I find that wandering among spring woodland wildflowers in mid-May is such a phenomenon. After snow and cold, we are ready to see a floral show.

Taking advantage of the nearly 15 hours of sunlight that penetrates to the forest floor before tree leaves shade the scene, opportunistic spring wildflowers flourish for a short time. Since their blooming time is limited, they are often called ephemerals. Some are true ephemerals, some are not, but all are a delight to behold now as we walk.

Without exception, this annual floral show begins with the white and blue flowers of hepatica. Following shortly are the eight-petal bloodroots and the five pink petals of abundant spring beauties. Wood anemone and wild strawberry are present with their five white petals. Yellow appears in bellworts of the woods and marsh marigolds in swamps. Violets of purple, white or yellow add variety. More white is seen in the four petals of toothwort and scattered coltsfoot.

And the strange white of Dutchman’s breeches. While the three large petals of trillium are hard to not see, those of wild ginger are easy to miss. Well-known, too, are the trout-lilies.

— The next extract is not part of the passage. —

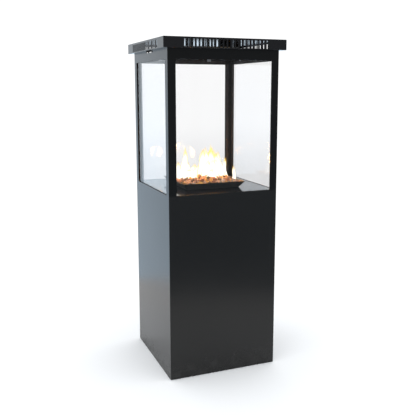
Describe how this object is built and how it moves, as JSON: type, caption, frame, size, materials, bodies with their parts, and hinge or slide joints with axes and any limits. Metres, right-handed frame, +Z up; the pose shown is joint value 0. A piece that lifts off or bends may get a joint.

We are fortunate to have in our region two species of trout-lilies: one white (Erythronium albidum) and one yellow (Erythronium americana). A third kind of trout-lily, the dwarf trout-lily (Erythronium propullans), grows in a few counties of southeast Minnesota and nowhere else.

White and yellow may be separate from each other or side by side. The plants grow up to about 6 inches tall. The leaves rise from soil and are abundant in the spring woods. Any patch will have hundreds of these leaves. Most are sterile — single leaves with no flowers. Flowers appear on plants of two leaves.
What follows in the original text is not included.